Let me make one more argument in favor of the "equivalence class" definition. If you think of $\Bbb Z$ and $\Bbb Z/ n \Bbb Z$, with the latter being "sets of equivalence classes, then there's a very natural function from the first to the second: $$ p: \Bbb Z \to \Bbb Z/ n \Bbb Z: k \mapsto \text{the class containing $k$} $$
By contrast, writing down the "rule" to make $k$ to its modular remainder is a (small) pain. The formula I've given for "projection to the quotient" is the same for any equivalence relation, and is so simple that we hardly need to remember it.
When it comes time to define operations on the quotient (like "modular addition"), the strucutre of the proof that the operation makes sense is (in the equivalence class case) always the same: you say
"Suppose that $a \sim b$ and $a' \sim b'$; we will show that $$ p(a+a') = p(b + b') $$ thus showing that addition on the original set ($\Bbb Z$) 'passes to the quotient.' Since $a \sim b$, there's an integer $u$ with $a = b + un$; since $a' \sim b'$, there's an integer $v$ with $a' = b' + vn$. But then $a+a' = (b + b') + (u+v)n$, showing that $a+a' \sim b + b'$."

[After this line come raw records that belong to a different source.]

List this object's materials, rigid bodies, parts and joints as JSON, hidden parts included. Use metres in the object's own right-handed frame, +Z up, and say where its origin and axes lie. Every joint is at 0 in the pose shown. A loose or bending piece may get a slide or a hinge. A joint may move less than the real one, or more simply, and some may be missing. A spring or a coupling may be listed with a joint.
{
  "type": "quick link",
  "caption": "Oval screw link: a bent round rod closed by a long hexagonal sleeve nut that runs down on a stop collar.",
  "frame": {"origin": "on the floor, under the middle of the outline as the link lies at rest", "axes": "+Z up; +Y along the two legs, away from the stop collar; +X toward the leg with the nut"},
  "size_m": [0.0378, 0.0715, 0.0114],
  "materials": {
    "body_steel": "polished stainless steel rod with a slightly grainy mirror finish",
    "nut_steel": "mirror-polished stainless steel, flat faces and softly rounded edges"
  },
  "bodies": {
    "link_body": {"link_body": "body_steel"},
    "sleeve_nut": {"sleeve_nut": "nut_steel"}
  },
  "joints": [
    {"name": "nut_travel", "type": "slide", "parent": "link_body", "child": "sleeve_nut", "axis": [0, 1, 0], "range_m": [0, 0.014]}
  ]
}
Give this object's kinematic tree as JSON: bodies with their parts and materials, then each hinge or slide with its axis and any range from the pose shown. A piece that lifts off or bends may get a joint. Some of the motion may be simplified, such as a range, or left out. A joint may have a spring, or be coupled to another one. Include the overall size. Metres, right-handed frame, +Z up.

For some equivalence relations, the details of that middle paragraph are far more complicated, but the structure remains constant, which can be a big help in letting you know what you must prove.
Operational use of mod (remainder) is often more convenient in (mechanical) computational contexts, whereas the relational use (congruences) yields more flexibility in theoretical contexts.
The difference amounts to whether it is more convenient to work with general equivalence classes, or canonical / normal representatives ("reps") thereof. For example, it would be quite cumbersome to state the laws of fraction arithmetic if one required all fractions to be in normal (reduced) form, i.e. in lowest terms. Instead, it proves more convenient to have the flexibility to work with arbitrary equivalent fractions. For example, this allows us to state the fraction addition rule in very simple form by first choosing convenient reps having a common denominator.
Analogously, in modular arithmetic the remainder $\,a\ {\rm mod}\ m\,$ may not be the most convenient choice of representative of the equivalence class $\,[a]_m =\, a + m\,\Bbb Z.\,$ For example, the formula for casting out elevens exploits that $\ {\rm mod}\ 11\!:\ 10\equiv -1\,\Rightarrow\,10^n\equiv (-1)^n\equiv \pm1 .\,$ which involves choosing a rep of least magnitude $\,\color{#c00}{\bf -1}\,$ vs. $\,\color{#0a0}{10}\in [10]_{11}\! = \{\ldots,\, -23,-12,\color{#c00}{\bf -1},\color{#0a0}{10},21,\,\ldots\}.\,$ Hence, analogous to fraction addition, we chose a rep $\,-1\,$ whose powers are easier to compute. Using least magnitude reps often simplifies other computations too, e.g. the Euclidean algorithm.
Thus the use of congruence classes (vs. canonical reps) provides much greater flexibility, which often yields great simplifications.
I think that there are not great distinctions to be made here. $\equiv$ tends to be used when emphasising the underlying equivalence classes. Of course operations can be defined on equivalence classes provided it doesn't matter which member of the class you take as a representative. The equivalence sign tends to be used until this is securely established.
$\equiv$ is also used in modular arithmetic to state that the result of a calculation falls within a certain equivalence class, without implying that every member of the class is involved. An example would be the Chinese Remainder Theorem. The same idea could be expressed using $\in$ and the notation associated with sets. $\equiv$ tends to be more convenient.
As an example, the usual algebraic way of defining the rationals as the field of fractions of the integers defines rational numbers as equivalence classes, but no-one in elementary work would use anything other than $=$ for arithmetic operations.